The memoir is at turns gorgeously lyric...at turns harrowing ... at turns the memoir, perhaps at its most effective, is elegiac ... This book is like a family, in fact, in the best sense; Ordinary Girls welcomes you in, scares you, heals you, then turns you out to the world.
There’s nothing ordinary about Jaquira Díaz’s debut memoir ... Díaz is so focused on the madness in her life that she glosses over the process of how she eventually breaks free from it. We know, by virtue of her writing and publishing this book, and by the few flash-forward details she provides, that she not only survives but thrives: graduating from college, becoming a journalist and a writing teacher. But we never learn when the turning point occurs ... she does save herself, though we don’t get to see her in her moments of greatest triumph ... A skilled writer, Díaz is meticulous in her craft, and on page after page her writing truly sings.

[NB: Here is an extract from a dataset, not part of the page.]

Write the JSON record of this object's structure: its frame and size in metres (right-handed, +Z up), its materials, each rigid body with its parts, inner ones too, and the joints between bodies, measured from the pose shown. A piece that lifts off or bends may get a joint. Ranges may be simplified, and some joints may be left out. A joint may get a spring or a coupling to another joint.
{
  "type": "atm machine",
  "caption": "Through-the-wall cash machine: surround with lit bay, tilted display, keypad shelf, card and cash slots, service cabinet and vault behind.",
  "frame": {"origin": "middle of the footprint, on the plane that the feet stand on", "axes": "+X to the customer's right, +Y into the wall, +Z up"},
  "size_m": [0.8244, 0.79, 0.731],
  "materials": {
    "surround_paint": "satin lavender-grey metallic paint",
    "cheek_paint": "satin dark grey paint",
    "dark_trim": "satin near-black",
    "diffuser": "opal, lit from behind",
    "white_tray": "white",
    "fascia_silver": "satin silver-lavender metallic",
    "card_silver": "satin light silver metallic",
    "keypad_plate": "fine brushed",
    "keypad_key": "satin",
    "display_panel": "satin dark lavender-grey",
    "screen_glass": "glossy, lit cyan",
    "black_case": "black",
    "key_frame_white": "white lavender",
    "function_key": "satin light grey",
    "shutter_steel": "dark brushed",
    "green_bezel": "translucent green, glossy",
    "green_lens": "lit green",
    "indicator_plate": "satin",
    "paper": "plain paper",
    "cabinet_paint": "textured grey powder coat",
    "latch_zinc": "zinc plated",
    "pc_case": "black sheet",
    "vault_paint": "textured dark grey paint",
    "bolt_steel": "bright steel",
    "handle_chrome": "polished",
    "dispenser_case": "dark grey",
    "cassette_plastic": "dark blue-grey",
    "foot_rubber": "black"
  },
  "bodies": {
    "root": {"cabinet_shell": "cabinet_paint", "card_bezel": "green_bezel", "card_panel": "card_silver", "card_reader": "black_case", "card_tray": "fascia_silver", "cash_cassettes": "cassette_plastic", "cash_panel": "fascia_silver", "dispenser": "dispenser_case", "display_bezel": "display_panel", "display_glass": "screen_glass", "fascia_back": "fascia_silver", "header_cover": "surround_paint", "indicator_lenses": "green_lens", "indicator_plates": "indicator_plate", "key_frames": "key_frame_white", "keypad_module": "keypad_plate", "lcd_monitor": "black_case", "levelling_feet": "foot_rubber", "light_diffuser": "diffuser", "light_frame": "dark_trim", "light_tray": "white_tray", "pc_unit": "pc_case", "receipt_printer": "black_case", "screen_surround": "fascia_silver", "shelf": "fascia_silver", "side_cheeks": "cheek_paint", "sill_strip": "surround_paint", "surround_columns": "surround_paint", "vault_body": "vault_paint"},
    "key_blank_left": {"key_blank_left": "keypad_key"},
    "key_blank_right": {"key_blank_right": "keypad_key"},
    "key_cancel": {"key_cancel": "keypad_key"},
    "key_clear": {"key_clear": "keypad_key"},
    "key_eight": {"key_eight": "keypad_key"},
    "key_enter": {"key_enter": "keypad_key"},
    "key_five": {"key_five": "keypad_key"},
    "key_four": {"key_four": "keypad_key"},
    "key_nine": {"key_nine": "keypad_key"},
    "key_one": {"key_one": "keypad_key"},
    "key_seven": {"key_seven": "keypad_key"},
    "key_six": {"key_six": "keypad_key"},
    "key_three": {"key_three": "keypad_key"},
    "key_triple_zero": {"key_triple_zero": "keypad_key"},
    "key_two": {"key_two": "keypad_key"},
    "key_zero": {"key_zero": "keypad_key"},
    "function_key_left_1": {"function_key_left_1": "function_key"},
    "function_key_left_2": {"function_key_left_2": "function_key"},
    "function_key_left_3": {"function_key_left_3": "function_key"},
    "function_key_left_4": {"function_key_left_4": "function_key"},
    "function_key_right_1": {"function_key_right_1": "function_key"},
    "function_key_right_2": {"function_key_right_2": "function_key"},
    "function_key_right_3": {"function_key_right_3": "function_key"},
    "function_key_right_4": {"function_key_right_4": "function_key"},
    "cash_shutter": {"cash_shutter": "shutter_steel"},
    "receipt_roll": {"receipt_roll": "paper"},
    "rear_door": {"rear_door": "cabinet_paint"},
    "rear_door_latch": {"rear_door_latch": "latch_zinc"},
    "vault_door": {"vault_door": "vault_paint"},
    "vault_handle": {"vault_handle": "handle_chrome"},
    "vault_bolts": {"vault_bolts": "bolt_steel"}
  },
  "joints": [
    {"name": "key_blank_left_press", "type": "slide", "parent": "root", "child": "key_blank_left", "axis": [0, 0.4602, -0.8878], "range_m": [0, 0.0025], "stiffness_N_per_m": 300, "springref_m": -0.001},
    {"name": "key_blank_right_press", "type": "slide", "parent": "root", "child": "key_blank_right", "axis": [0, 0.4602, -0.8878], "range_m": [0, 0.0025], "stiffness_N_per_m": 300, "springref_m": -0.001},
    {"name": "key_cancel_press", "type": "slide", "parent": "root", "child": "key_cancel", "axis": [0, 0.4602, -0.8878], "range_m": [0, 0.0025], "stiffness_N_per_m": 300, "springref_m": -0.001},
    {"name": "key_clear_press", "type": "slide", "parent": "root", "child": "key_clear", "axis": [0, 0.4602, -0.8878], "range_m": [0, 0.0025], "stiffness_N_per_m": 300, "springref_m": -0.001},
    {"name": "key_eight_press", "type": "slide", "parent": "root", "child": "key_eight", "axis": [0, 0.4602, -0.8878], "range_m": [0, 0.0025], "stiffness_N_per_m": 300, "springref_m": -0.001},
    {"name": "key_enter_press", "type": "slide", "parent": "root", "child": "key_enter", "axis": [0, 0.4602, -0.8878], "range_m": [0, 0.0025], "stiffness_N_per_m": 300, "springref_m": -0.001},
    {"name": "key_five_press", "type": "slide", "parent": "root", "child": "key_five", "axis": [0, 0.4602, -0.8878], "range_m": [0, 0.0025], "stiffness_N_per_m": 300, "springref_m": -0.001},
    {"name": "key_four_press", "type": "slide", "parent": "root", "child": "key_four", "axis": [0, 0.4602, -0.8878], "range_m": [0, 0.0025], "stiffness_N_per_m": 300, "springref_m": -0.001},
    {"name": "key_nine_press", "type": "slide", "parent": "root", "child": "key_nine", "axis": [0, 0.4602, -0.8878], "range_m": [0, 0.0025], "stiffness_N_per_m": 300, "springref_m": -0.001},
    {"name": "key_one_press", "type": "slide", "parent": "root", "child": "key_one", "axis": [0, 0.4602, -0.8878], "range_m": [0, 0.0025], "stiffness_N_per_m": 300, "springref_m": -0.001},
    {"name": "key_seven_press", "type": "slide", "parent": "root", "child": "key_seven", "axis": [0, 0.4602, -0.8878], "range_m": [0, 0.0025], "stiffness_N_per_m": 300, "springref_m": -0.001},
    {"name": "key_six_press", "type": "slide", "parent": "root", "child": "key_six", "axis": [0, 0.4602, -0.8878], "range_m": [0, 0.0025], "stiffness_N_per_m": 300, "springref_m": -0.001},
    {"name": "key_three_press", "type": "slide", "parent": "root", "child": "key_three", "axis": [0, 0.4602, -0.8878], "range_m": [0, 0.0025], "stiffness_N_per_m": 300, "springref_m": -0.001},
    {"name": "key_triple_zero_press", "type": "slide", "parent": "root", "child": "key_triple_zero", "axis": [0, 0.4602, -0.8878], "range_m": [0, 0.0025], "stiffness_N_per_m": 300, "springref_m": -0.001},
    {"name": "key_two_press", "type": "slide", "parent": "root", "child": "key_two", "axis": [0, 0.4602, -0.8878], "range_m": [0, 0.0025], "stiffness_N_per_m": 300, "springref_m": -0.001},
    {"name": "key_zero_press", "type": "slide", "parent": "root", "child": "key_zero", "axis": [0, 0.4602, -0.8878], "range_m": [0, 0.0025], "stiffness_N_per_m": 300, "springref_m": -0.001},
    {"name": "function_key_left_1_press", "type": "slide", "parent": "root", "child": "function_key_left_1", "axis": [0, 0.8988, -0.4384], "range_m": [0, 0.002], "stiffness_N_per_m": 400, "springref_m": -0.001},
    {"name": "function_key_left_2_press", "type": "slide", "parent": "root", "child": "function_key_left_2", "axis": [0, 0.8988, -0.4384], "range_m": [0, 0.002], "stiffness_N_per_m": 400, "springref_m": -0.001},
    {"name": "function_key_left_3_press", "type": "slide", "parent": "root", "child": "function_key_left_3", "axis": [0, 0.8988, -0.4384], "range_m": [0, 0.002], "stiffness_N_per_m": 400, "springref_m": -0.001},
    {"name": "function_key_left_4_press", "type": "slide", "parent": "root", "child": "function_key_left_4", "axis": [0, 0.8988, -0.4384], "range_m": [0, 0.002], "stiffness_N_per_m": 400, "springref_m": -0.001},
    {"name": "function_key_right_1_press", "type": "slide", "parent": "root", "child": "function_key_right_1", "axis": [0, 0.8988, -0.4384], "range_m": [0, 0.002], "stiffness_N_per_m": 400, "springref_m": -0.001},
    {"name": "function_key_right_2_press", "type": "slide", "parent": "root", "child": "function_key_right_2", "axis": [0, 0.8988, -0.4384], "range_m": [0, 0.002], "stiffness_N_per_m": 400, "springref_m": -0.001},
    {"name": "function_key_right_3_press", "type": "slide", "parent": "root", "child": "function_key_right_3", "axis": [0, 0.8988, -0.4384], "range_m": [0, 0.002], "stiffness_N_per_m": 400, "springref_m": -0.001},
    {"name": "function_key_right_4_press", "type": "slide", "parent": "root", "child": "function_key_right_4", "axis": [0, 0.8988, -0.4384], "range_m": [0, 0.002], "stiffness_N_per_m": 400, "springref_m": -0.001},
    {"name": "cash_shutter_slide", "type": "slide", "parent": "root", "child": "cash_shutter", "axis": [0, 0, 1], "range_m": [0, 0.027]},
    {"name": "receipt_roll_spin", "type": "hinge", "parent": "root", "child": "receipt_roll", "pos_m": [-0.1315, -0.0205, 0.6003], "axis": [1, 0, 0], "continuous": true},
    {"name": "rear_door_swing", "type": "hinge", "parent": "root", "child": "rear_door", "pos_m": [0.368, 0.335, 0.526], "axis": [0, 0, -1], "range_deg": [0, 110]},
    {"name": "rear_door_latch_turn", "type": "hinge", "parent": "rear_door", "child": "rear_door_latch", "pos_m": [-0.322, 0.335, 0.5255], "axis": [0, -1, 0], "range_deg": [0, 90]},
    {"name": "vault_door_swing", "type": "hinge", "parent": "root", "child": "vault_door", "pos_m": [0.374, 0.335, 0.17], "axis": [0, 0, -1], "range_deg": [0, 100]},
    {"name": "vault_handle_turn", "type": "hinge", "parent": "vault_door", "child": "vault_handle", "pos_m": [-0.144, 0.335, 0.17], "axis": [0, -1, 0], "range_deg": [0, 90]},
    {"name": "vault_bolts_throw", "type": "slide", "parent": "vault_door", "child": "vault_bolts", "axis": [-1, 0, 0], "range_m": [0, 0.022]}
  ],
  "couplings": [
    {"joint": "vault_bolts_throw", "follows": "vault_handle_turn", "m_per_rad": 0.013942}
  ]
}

Her temporal leaps and switches in tense and point of view make the overall delivery both powerful and complex, although at times the writing feels a little too crafty, her technique underscored, keeping the reader constantly aware of the writer’s presence. Some flash-forwards are jarring and confusing, others feel gratuitous, and keeping track of the chronology becomes a struggle. But perhaps disorientation is necessary to convey the life of this ordinary girl who was forced to grow up too quickly and fend for herself ... This brutally honest coming-of-age story is a painful yet illuminating memoir, a testament to resilience in the face of scarcity, a broken family, substance abuse, sexual assault, mental illness, suicide and violence. It takes courage to write a book like Ordinary Girls, and Díaz does not shy away from her deepest, most troubling truths. She jumps into the writing of her story and gets her hands dirty, her heart broken, her spirit bruised.

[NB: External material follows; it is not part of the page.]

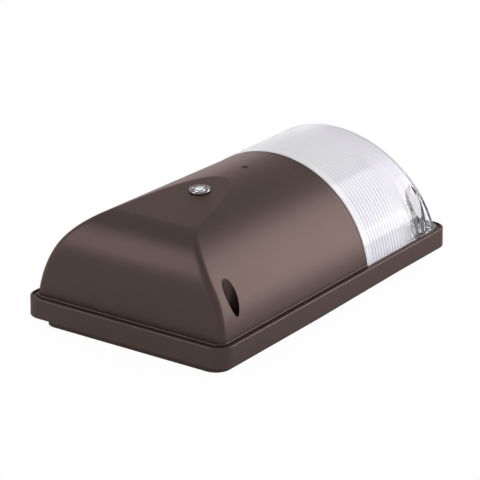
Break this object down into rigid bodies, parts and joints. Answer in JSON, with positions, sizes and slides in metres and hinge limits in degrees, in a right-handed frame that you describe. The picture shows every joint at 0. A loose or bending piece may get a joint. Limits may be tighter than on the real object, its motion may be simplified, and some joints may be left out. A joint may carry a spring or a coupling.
{
  "type": "wall pack light",
  "caption": "Small outdoor wall pack light with a domed metal cover, a ribbed clear lens, a dusk-to-dawn sensor and a lift-off front.",
  "frame": {"origin": "centre of the flat back face, on the wall plane", "axes": "+Z out of the wall, +Y along the length towards the scooped end with the sensor, X across the width; stored lying on its back, and turned +90 degrees about X it hangs on a wall"},
  "size_m": [0.14, 0.2376, 0.0763],
  "materials": {
    "bronze_enamel": "dark bronze powder coat, satin",
    "clear_lens": "clear prismatic polycarbonate",
    "foam_gasket": "matte black foam",
    "silicone_gasket": "pale silicone",
    "black_nylon": "moulded",
    "white_nylon": "moulded",
    "zinc_steel": "zinc plated",
    "chrome_bezel": "polished",
    "sensor_window": "clear moulded acrylic",
    "driver_plastic": "moulded",
    "circuit_board": "lacquered",
    "white_board": "white solder resist on aluminium",
    "lamp_phosphor": "cast resin",
    "sheet_aluminium": "mill finish",
    "white_enamel": "white baked enamel",
    "black_wire": "extruded",
    "white_wire": "extruded",
    "green_wire": "extruded",
    "red_wire": "extruded",
    "cap_plastic": "moulded",
    "tinned_terminal": "tinned",
    "green_screw": "green dyed"
  },
  "bodies": {
    "base": {"back_housing": "bronze_enamel", "wall_gasket": "foam_gasket", "entry_bushing": "black_nylon", "cover_gasket": "silicone_gasket", "sensor_socket": "white_nylon", "driver_case": "driver_plastic", "driver_lid": "driver_plastic", "driver_board": "circuit_board", "driver_components": "black_nylon", "driver_screws": "zinc_steel", "led_bracket": "sheet_aluminium", "bracket_screws": "zinc_steel", "reflector_tray": "white_enamel", "tray_screws": "zinc_steel", "wire_grommet": "foam_gasket", "led_board": "white_board", "led_packages": "white_nylon", "led_phosphors": "lamp_phosphor", "led_connector": "white_nylon", "led_board_screws": "zinc_steel", "line_wire": "black_wire", "neutral_wire": "white_wire", "ground_wire": "green_wire", "led_wire_positive": "red_wire", "led_wire_negative": "black_wire", "wire_caps": "cap_plastic", "ground_terminal": "tinned_terminal", "ground_screw": "green_screw"},
    "front": {"front_cover": "bronze_enamel", "seam_gasket": "silicone_gasket", "lens": "clear_lens", "lens_retainer": "zinc_steel", "retainer_screws": "zinc_steel", "screw_washers": "black_nylon", "photocell_seal": "foam_gasket", "photocell_housing": "black_nylon", "photocell_bezel": "chrome_bezel", "photocell_lens": "sensor_window", "photocell_nut": "black_nylon", "photocell_lead_black": "black_wire", "photocell_lead_white": "white_wire", "sensor_plug": "white_nylon"},
    "cover_screw_1": {"cover_screw_1": "zinc_steel"},
    "cover_screw_2": {"cover_screw_2": "zinc_steel"},
    "cover_screw_3": {"cover_screw_3": "zinc_steel"},
    "cover_screw_4": {"cover_screw_4": "zinc_steel"}
  },
  "joints": [
    {"name": "cover_lift", "type": "slide", "parent": "base", "child": "front", "axis": [0, 0, 1], "range_m": [0, 0.09]},
    {"name": "screw_turn_1", "type": "hinge", "parent": "front", "child": "cover_screw_1", "pos_m": [0.0586, 0.0955, 0.0177], "axis": [0, 0, 1], "continuous": true},
    {"name": "screw_turn_2", "type": "hinge", "parent": "front", "child": "cover_screw_2", "pos_m": [-0.0586, 0.0955, 0.0177], "axis": [0, 0, 1], "continuous": true},
    {"name": "screw_turn_3", "type": "hinge", "parent": "front", "child": "cover_screw_3", "pos_m": [-0.0586, -0.0955, 0.0177], "axis": [0, 0, 1], "continuous": true},
    {"name": "screw_turn_4", "type": "hinge", "parent": "front", "child": "cover_screw_4", "pos_m": [0.0586, -0.0955, 0.0177], "axis": [0, 0, 1], "continuous": true}
  ]
}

Ordinary Girls will be treasured and studied not just for its testimony of survival, but also its stunning and refreshingly consistent strength of style. Every page shimmers with assuredness and the strength of somebody who has survived to tell this story but also knows that survival is a daily process ... Diaz is working on multiple levels, code-switching between a mixed-race culture (Puerto Rican and white), friends who dismiss any academic inclinations, and the very idea of who she can love and how she can love. A narrative about coming to where she is now from where she once was would be compelling enough. That Diaz tells her story with equal parts fear, regret, humor, and humility makes it one to treasure ... a fierce, beautiful, uncompromising memoir about survival, motherhood, love, forgiveness, and identity. It's harrowing with a purpose ... Diaz has managed to find that calm place between the personal and political, the attraction towards darkness and the unimaginably profound blessing of a survival instinct that her on solid ground. She might specifically declare at the end that this story is for the girls who believe in monsters, but there are miracles to be found on every page for every curious reader hungry for the lessons to be learned from a hard life. Here's hoping Diaz has many more stories to tell.

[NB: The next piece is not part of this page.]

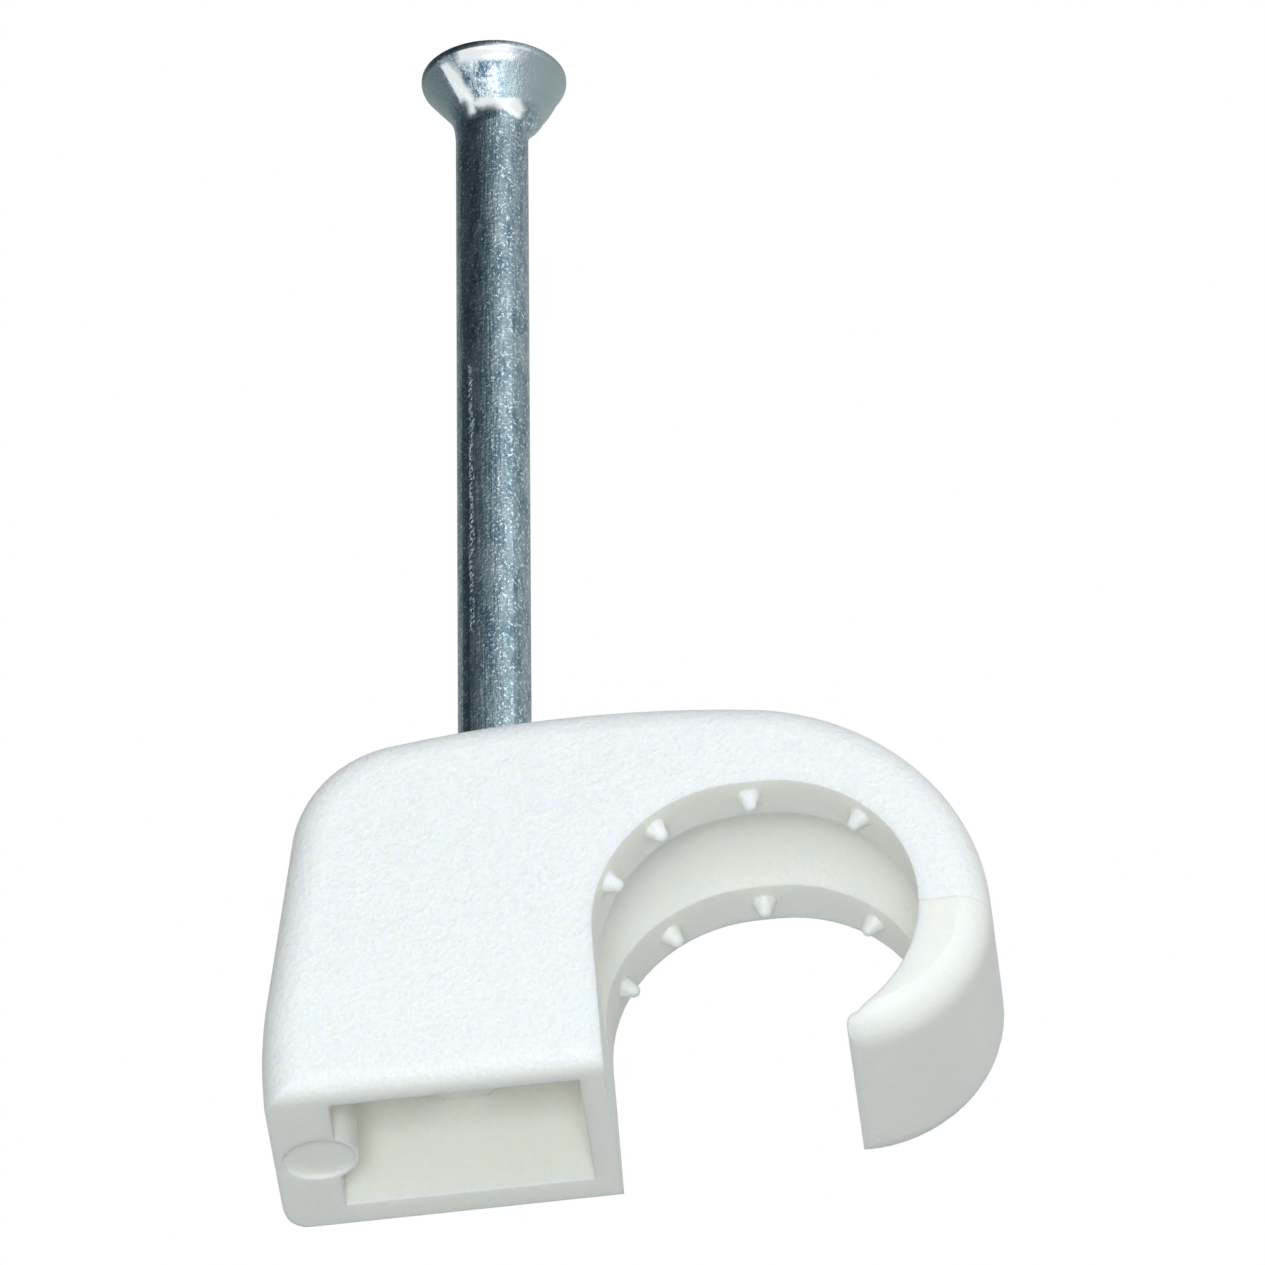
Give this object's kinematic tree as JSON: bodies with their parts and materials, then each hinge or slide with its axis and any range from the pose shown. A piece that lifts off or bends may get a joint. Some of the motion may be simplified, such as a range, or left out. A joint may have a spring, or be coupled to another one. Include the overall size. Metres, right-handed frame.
{
  "type": "cable clip",
  "caption": "Moulded plastic clip whose hook holds a round cable against a wall, with a grooved, pipped channel and a hollow block that carries a countersunk steel nail.",
  "frame": {"origin": "where the nail's axis meets the wall plane, midway along the clip's depth", "axes": "+X from the block to the hook, +Y along the cable towards the back, +Z away from the wall; the base lies in z = 0"},
  "size_m": [0.0198, 0.0072, 0.0343],
  "materials": {
    "white_plastic": "white moulded plastic with a fine eroded grain, smoother below the mould line and inside the channel",
    "zinc_steel": "bright zinc plating, speckled and lightly scratched along the shank"
  },
  "bodies": {
    "root": {"clip_body": "white_plastic", "nail": "zinc_steel"}
  },
  "joints": []
}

Jaquira Díaz’s Ordinary Girls reaches deep into your heart and seizes your emotions from the very first sizzling paragraph. And as it carries you into some of Díaz’s darkest shadows and out into variegated light, it refuses to let go ... In fiercely honest prose, Díaz turns back every page of her life ... The stunning beauty of Díaz’s memoir grows out of its passion, its defiance, its longing, its love and its clear-eyed honesty. Díaz’s story hums with a vibrant beauty, shining a light out of the darkness that shadowed her life.
Given the episodes Díaz recounts, it feels as though her entire life is something she could never come back from, and yet here she is to shepherd us through her story, somehow having made it safely to the other side — though she did, in fact, throw herself off a ledge in one of her harrowing suicide attempts ... Elements of this memoir have been published previously as standalone stories. Weaving them together here eliminates much of the chronology while establishing a sense of blurred disorientation. Years bleed and blend into each other. Episodes start and stop, or fade in and out. For the reader attempting to follow Díaz’s tumultuous teens and early adulthood, it’s hard to track when any of these events occurred in relation to any others. That feeling of dislocation is fully appropriate to the story.
... compelling ... Diaz writes affectionately about the emotional toll of schizophrenia ... A must-read memoir on vulnerability, courage, and everything in between from a standout writer.
... candid and compelling ... Díaz shares her journey of survival without embellishment and is unabashed about the lurid and painful details of her existence ... Díaz’s strength lies in how she can enliven the places she inhabits, from the seedy Miami streets she roams to sordid spaces she occupies. Her skillful weaving-in of several harrowing deaths that made national headlines illuminates some eerie similarities and connections to her life. While the story of a typical displaced girl’s life could have been tragic, Díaz takes charge, changes her trajectory, and tells a tale of an individual who ultimately triumphs.
... inventive ... Using flashbacks, shifts in tense, and other novelistic devices, Díaz weaves impressionistic vignettes about Puerto Rican history and culture into her story ... she withholds key dates and other facts that would have made it easier to put some events in context. However, the literary bells and whistles give her story a broader interest than many memoirs that are more solipsistic. This book isn’t just about the author’s quest for self-determination; it’s also about Puerto Rico’s ... An unusually creative memoir of a bicultural life.
... [a] strong debut ... [Díaz's] most gripping stories concern the women in her life ... Díaz’s empowering book wonderfully portrays the female struggle and the patterns of family dysfunction.